Pericles is considered by many to be the supreme practitioner of ancient statecraft who broadened the Athenian democracy to include more citizens than ever before and brought Athens to unprecedented heights of influence and glory.

He did, after all, champion a massive building project that included the Parthenon, and his famous Funeral Oration of 430 BC has been required reading for Western Civilization students for generations.

There is a much darker side to Pericles’ legacy, however. For one, he narrowed the group eligible for Athenian citizenship, requiring both parents to be Athenian citizens — a requirement, ironically, that his own children did not meet.

And, as is increasingly the view among ancient historians, he bore perhaps more responsibility than anyone else for the outbreak of the Peloponnesian War, a ruinous 27-year conflict between Athens and Sparta that ended in Athens’ defeat and the temporary overthrow of the world’s first democracy.

A frequent criticism of Pericles among his contemporaries was that he took a hard line against Sparta and pushed his city toward war not due to any higher principle or strategic goal, but to deflect charges brought against his closest friends and political allies.

Thucydides and Pericles

Why has Pericles benefitted from such a stellar reputation? We can blame Thucydides, the famous historian of the Peloponnesian War who recorded (or largely invented) the Funeral Oration and treated Pericles like a hero, the last true leader of Athens before the state devolved into demagoguery.

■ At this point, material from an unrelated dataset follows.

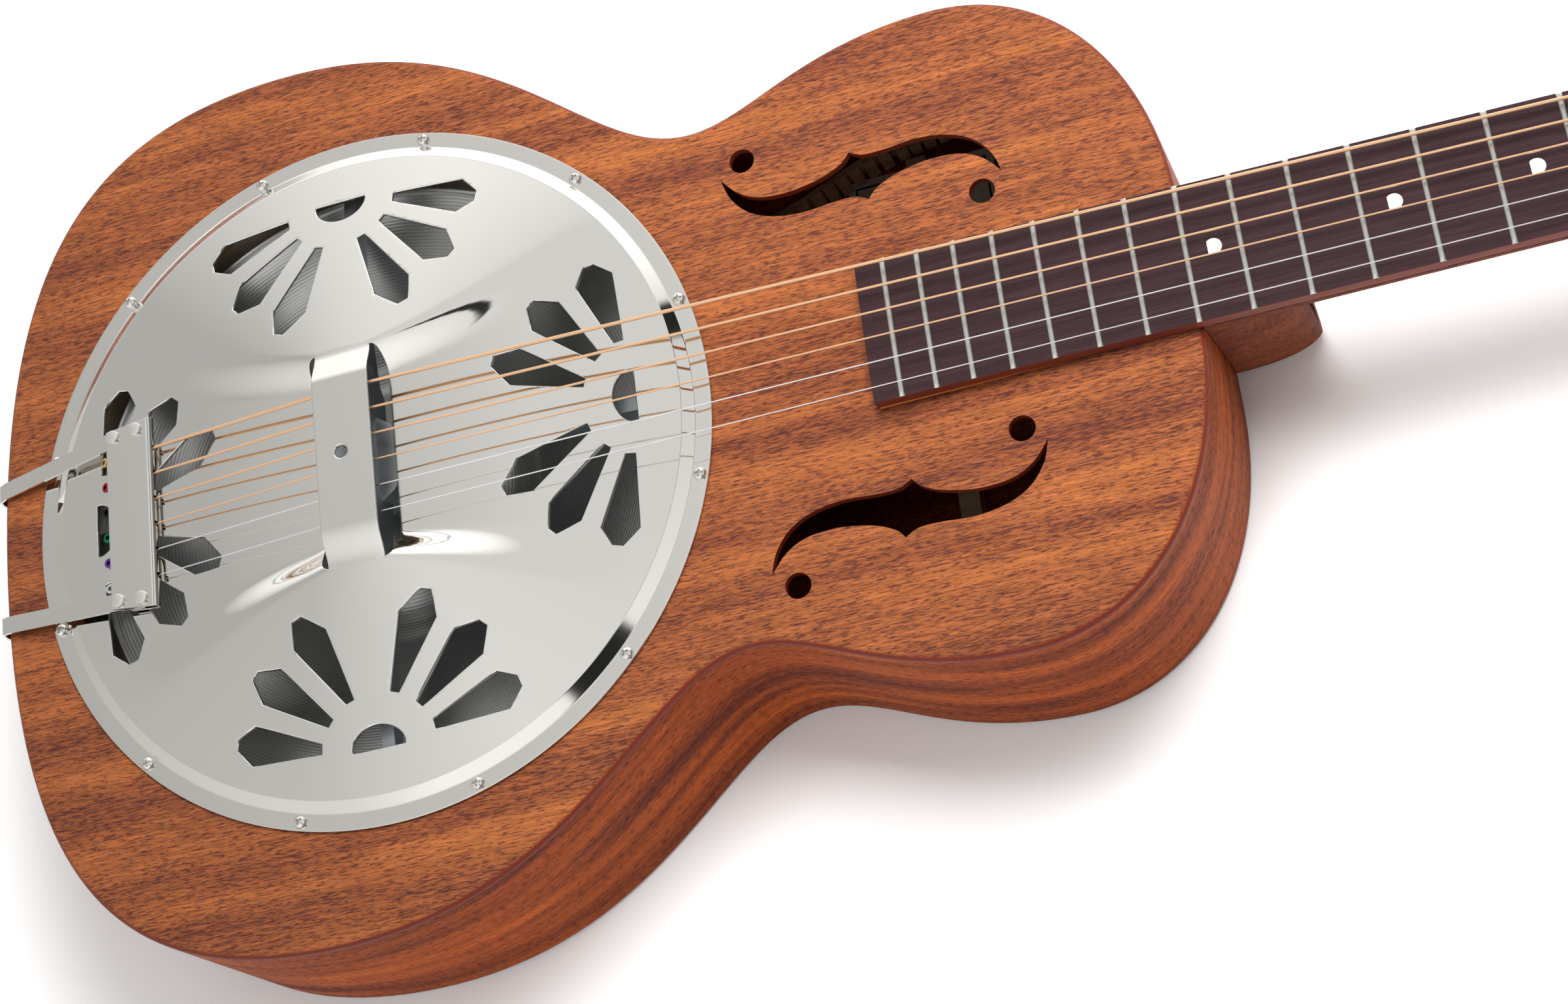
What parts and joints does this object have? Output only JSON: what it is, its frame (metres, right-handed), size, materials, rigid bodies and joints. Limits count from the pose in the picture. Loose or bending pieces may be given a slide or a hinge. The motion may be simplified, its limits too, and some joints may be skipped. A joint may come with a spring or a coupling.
{
  "type": "resonator guitar",
  "caption": "Round-neck resonator guitar: wooden body, fan-cut metal coverplate over a spun cone and spider bridge, riveted tailpiece, open-gear tuners.",
  "frame": {"origin": "on the flat back, straight below the centre of the resonator", "axes": "+X from the tail to the headstock, +Y to the bass side, +Z out of the soundboard"},
  "size_m": [0.9863, 0.3552, 0.1087],
  "materials": {
    "mahogany_satin": "satin mahogany with an amber-brown stain, open pores",
    "inner_wood": "raw inner wood",
    "dark_board": "oiled dark rosewood",
    "shim_wood": "orange-stained wood",
    "nickel": "polished nickel plate",
    "plated_steel": "nickel-plated steel",
    "spun_aluminium": "spun, with fine turning rings",
    "cast_aluminium": "sand-cast, dark grey",
    "phosphor_bronze": "wound phosphor bronze",
    "plain_steel": "drawn steel wire",
    "bone": "polished bone",
    "saddle_maple": "hard maple",
    "button_cream": "cream plastic"
  },
  "bodies": {
    "root": {"top_plate": "mahogany_satin", "back_plate": "mahogany_satin", "side_bass": "mahogany_satin", "side_treble": "mahogany_satin", "neck": "mahogany_satin", "neck_block": "inner_wood", "tail_block": "inner_wood", "lining_top_bass": "inner_wood", "lining_top_treble": "inner_wood", "lining_back_bass": "inner_wood", "lining_back_treble": "inner_wood", "soundwell": "inner_wood", "top_brace": "inner_wood", "back_brace": "inner_wood", "fretboard": "dark_board", "headstock_overlay": "dark_board", "fretboard_shim": "shim_wood", "cone": "spun_aluminium", "spider": "cast_aluminium", "saddle_bass": "saddle_maple", "saddle_treble": "saddle_maple", "tension_screw": "plated_steel", "truss_rod": "plated_steel", "end_pin": "plated_steel", "cover_screw_01": "plated_steel", "cover_screw_02": "plated_steel", "cover_screw_03": "plated_steel", "cover_screw_04": "plated_steel", "cover_screw_05": "plated_steel", "cover_screw_06": "plated_steel", "cover_screw_07": "plated_steel", "cover_screw_08": "plated_steel", "cover_screw_09": "plated_steel", "cover_screw_10": "plated_steel", "cover_screw_11": "plated_steel", "cover_screw_12": "plated_steel", "coverplate": "nickel", "tailpiece": "nickel", "tail_hanger": "nickel", "nut": "bone", "string_low_e": "phosphor_bronze", "string_a": "phosphor_bronze", "string_d": "phosphor_bronze", "string_g": "phosphor_bronze", "string_b": "plain_steel", "string_high_e": "plain_steel", "tuner_plate_bass": "plated_steel", "tuner_plate_treble": "plated_steel"},
    "button_low_e": {"tuner_button_low_e": "button_cream"},
    "post_low_e": {"tuner_post_low_e": "plated_steel"},
    "button_a": {"tuner_button_a": "button_cream"},
    "post_a": {"tuner_post_a": "plated_steel"},
    "button_d": {"tuner_button_d": "button_cream"},
    "post_d": {"tuner_post_d": "plated_steel"},
    "button_g": {"tuner_button_g": "button_cream"},
    "post_g": {"tuner_post_g": "plated_steel"},
    "button_b": {"tuner_button_b": "button_cream"},
    "post_b": {"tuner_post_b": "plated_steel"},
    "button_high_e": {"tuner_button_high_e": "button_cream"},
    "post_high_e": {"tuner_post_high_e": "plated_steel"}
  },
  "joints": [
    {"name": "button_turn_low_e", "type": "hinge", "parent": "root", "child": "button_low_e", "pos_m": [0.68013, 0.0215, 0.0546], "axis": [0, 1, 0], "continuous": true},
    {"name": "post_turn_low_e", "type": "hinge", "parent": "root", "child": "post_low_e", "pos_m": [0.67541, 0.0215, 0.07659], "axis": [0.2419, 0, 0.9703], "continuous": true},
    {"name": "button_turn_a", "type": "hinge", "parent": "root", "child": "button_a", "pos_m": [0.72379, 0.0215, 0.04371], "axis": [0, 1, 0], "continuous": true},
    {"name": "post_turn_a", "type": "hinge", "parent": "root", "child": "post_a", "pos_m": [0.71908, 0.0215, 0.0657], "axis": [0.2419, 0, 0.9703], "continuous": true},
    {"name": "button_turn_d", "type": "hinge", "parent": "root", "child": "button_d", "pos_m": [0.76746, 0.0215, 0.03282], "axis": [0, 1, 0], "continuous": true},
    {"name": "post_turn_d", "type": "hinge", "parent": "root", "child": "post_d", "pos_m": [0.76274, 0.0215, 0.05482], "axis": [0.2419, 0, 0.9703], "continuous": true},
    {"name": "button_turn_g", "type": "hinge", "parent": "root", "child": "button_g", "pos_m": [0.76746, -0.0215, 0.03282], "axis": [0, 1, 0], "continuous": true},
    {"name": "post_turn_g", "type": "hinge", "parent": "root", "child": "post_g", "pos_m": [0.76274, -0.0215, 0.05482], "axis": [0.2419, 0, 0.9703], "continuous": true},
    {"name": "button_turn_b", "type": "hinge", "parent": "root", "child": "button_b", "pos_m": [0.72379, -0.0215, 0.04371], "axis": [0, 1, 0], "continuous": true},
    {"name": "post_turn_b", "type": "hinge", "parent": "root", "child": "post_b", "pos_m": [0.71908, -0.0215, 0.0657], "axis": [0.2419, 0, 0.9703], "continuous": true},
    {"name": "button_turn_high_e", "type": "hinge", "parent": "root", "child": "button_high_e", "pos_m": [0.68013, -0.0215, 0.0546], "axis": [0, 1, 0], "continuous": true},
    {"name": "post_turn_high_e", "type": "hinge", "parent": "root", "child": "post_high_e", "pos_m": [0.67541, -0.0215, 0.07659], "axis": [0.2419, 0, 0.9703], "continuous": true}
  ],
  "couplings": [
    {"joint": "post_turn_low_e", "follows": "button_turn_low_e", "ratio": 0.055556},
    {"joint": "post_turn_a", "follows": "button_turn_a", "ratio": 0.055556},
    {"joint": "post_turn_d", "follows": "button_turn_d", "ratio": 0.055556},
    {"joint": "post_turn_g", "follows": "button_turn_g", "ratio": -0.055556},
    {"joint": "post_turn_b", "follows": "button_turn_b", "ratio": -0.055556},
    {"joint": "post_turn_high_e", "follows": "button_turn_high_e", "ratio": -0.055556}
  ]
}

Thucydides has been popular as of late, especially in the use and abuse of the so-called “Thucydides Trap” coined by Harvard’s Graham Allison, which implies that conflict between the United States and China might be inevitable just as war was between Athens and Sparta.

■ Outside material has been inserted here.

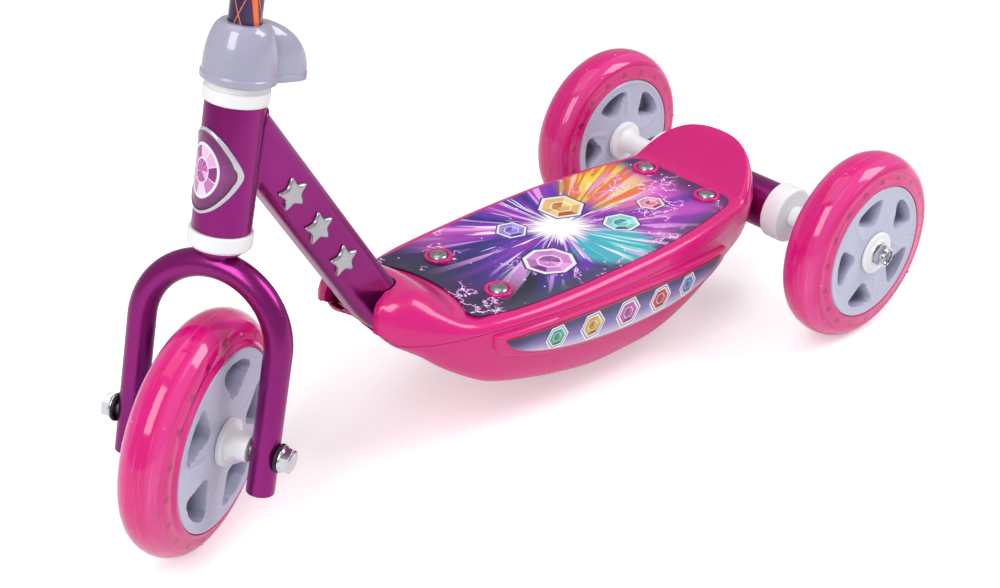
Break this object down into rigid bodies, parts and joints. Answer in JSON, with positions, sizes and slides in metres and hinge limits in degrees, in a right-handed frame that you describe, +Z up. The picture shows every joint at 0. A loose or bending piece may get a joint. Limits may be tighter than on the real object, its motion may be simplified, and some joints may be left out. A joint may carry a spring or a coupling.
{
  "type": "three wheel kids scooter",
  "caption": "Kids' push scooter with a rigid moulded deck, a steered front wheel in an arched fork, rear wheels on a fixed axle and a tall handle column.",
  "frame": {"origin": "on the ground, under the middle of the whole scooter's bounding box", "axes": "+Z up; -X is the direction of travel, so +X points to the rear wheels; +Y to the rider's right"},
  "size_m": [0.5614, 0.2732, 0.6104],
  "materials": {
    "deck_pink": "glossy injection-moulded pink",
    "frame_purple": "metallic purple powder coat",
    "column_print": "dark purple with a printed line pattern",
    "lavender_plastic": "lavender grey, satin",
    "white_plastic": "white, satin",
    "black_plastic": "black",
    "print": "printed film",
    "tyre_pink": "translucent pink, cast, with bubbles",
    "grip_rubber": "soft pink",
    "chrome": "polished",
    "emblem_silver": "bright, bevelled",
    "steel": "plain zinc-plated steel"
  },
  "bodies": {
    "frame": {"down_tube": "frame_purple", "deck_strap_front": "frame_purple", "deck_strap_rear": "frame_purple", "deck_top_shell": "deck_pink", "deck_belly_shell": "deck_pink", "deck_sheet": "print", "side_label_near": "print", "side_label_far": "print", "deck_bolt_front_near": "chrome", "deck_nut_front_near": "steel", "deck_bolt_front_far": "chrome", "deck_nut_front_far": "steel", "deck_bolt_rear_near": "chrome", "deck_nut_rear_near": "steel", "deck_bolt_rear_far": "chrome", "deck_nut_rear_far": "steel", "belly_screw_front_near": "steel", "belly_screw_front_far": "steel", "belly_screw_rear_near": "steel", "belly_screw_rear_far": "steel", "tube_emblem_1": "emblem_silver", "tube_emblem_2": "emblem_silver", "tube_emblem_3": "emblem_silver", "head_tube": "frame_purple", "head_bush_lower": "white_plastic", "head_bush_upper": "white_plastic", "head_badge": "print", "rear_cross_tube": "frame_purple", "rear_axle": "steel", "cross_tube_cap_near": "white_plastic", "rear_lock_nut_near": "chrome", "cross_tube_cap_far": "white_plastic", "rear_lock_nut_far": "chrome"},
    "steering": {"fork": "frame_purple", "handle_column": "column_print", "clamp_collar": "steel", "clamp_cap": "lavender_plastic", "clamp_bolt": "steel", "clamp_nut": "steel", "handlebar": "frame_purple", "grip_near": "grip_rubber", "grip_far": "grip_rubber", "front_axle": "steel", "fork_washer_near": "black_plastic", "fork_washer_far": "black_plastic", "dome_nut_near": "chrome", "dome_nut_far": "chrome"},
    "front_wheel": {"front_wheel_rim": "lavender_plastic", "front_wheel_tyre": "tyre_pink", "front_wheel_bush_far": "white_plastic", "front_wheel_bush_near": "white_plastic"},
    "near_rear_wheel": {"rear_wheel_near_rim": "lavender_plastic", "rear_wheel_near_tyre": "tyre_pink", "rear_wheel_near_inner_bush": "white_plastic", "rear_wheel_near_outer_bush": "white_plastic"},
    "far_rear_wheel": {"rear_wheel_far_rim": "lavender_plastic", "rear_wheel_far_tyre": "tyre_pink", "rear_wheel_far_inner_bush": "white_plastic", "rear_wheel_far_outer_bush": "white_plastic"}
  },
  "joints": [
    {"name": "steering_turn", "type": "hinge", "parent": "frame", "child": "steering", "pos_m": [-0.2164, 0, 0.06971], "axis": [0.225, 0, 0.9744], "range_deg": [-72, 18]},
    {"name": "front_wheel_spin", "type": "hinge", "parent": "steering", "child": "front_wheel", "pos_m": [-0.2164, 0, 0.06971], "axis": [-0.4423, 0.891, 0.1021], "continuous": true},
    {"name": "near_rear_wheel_spin", "type": "hinge", "parent": "frame", "child": "near_rear_wheel", "pos_m": [0.2182, -0.1107, 0.0625], "axis": [0, 1, 0], "continuous": true},
    {"name": "far_rear_wheel_spin", "type": "hinge", "parent": "frame", "child": "far_rear_wheel", "pos_m": [0.2182, 0.1107, 0.0625], "axis": [0, 1, 0], "continuous": true}
  ]
}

A statue of Thucydides. (Shutterstock)

The problem with the “Thucydides Trap” is that, as many scholars of Thucydides, including Donald Kagan of Yale, point out, the Peloponnesian War was not nearly as inevitable as Thucydides implies. Rather, Thucydides proposed his thesis of inevitability — and forever changed the practice of history and political science — in order to exonerate Pericles of blame for the war.

A leader in trouble

Thucydides was really fighting against the attitudes of his fellow Athenians, which survive only in fragments preserved by other authors, especially Plutarch.

Plutarch maintained that Pericles was a hawk because he wanted Athens to go to war, if only because the city would therefore need his leadership.

This leadership was under threat because several of Pericles’ associates faced serious legal trouble.

Phidias, the artistic director of the Parthenon project, was charged with embezzlement; Aspasia, Pericles’ foreign mistress and mother of his children, was accused of impiety, just the sort of charge that later led to the execution of Socrates; and Pericles’ association with the philosopher Anaxagoras was threatened by a motion that all those who didn’t believe in the gods should be publicly censured.

To deflect these charges, Pericles refused to budge on several reasonable demands made by the Spartans, including lifting a cruel embargo against Athens’ tiny neighbour and ally of Sparta, Megara.

Pericles claimed that he had to stand on principle, insisting that any concessions would only encourage snowballing demands from Sparta. Most Athenians, though, suspected that Pericles really had the charges against his friends in mind when he precipitated a war through his hardline position.

It was this common belief against which Thucydides pressed his alternate theory that Pericles was heroic.

Avoiding the Thucydides Trap

Trump has already shown his willingness to deflect criticism and galvanize his base with sabre-rattling speeches, especially against the enemy du jour, North Korea.

After his speech at the United Nations, in which he mocked Kim Jong-un as the “Little Rocket Man,” evangelical pro-Trump stalwart Franklin Graham said that Trump’s words made him proud to be an American.

A decade-and-a-half ago, historians Barry Strauss and David McCann edited a book comparing the Korean War with the Peloponnesian War, two conflicts separated by millennia but demonstrating remarkable parallels.

Let’s hope Trump doesn’t react to the current crisis by forging another parallel between classical Greece and modern America. I, for one, don’t think that a new war with North Korea (let alone China) need be any more inevitable than it was between Athens and Sparta.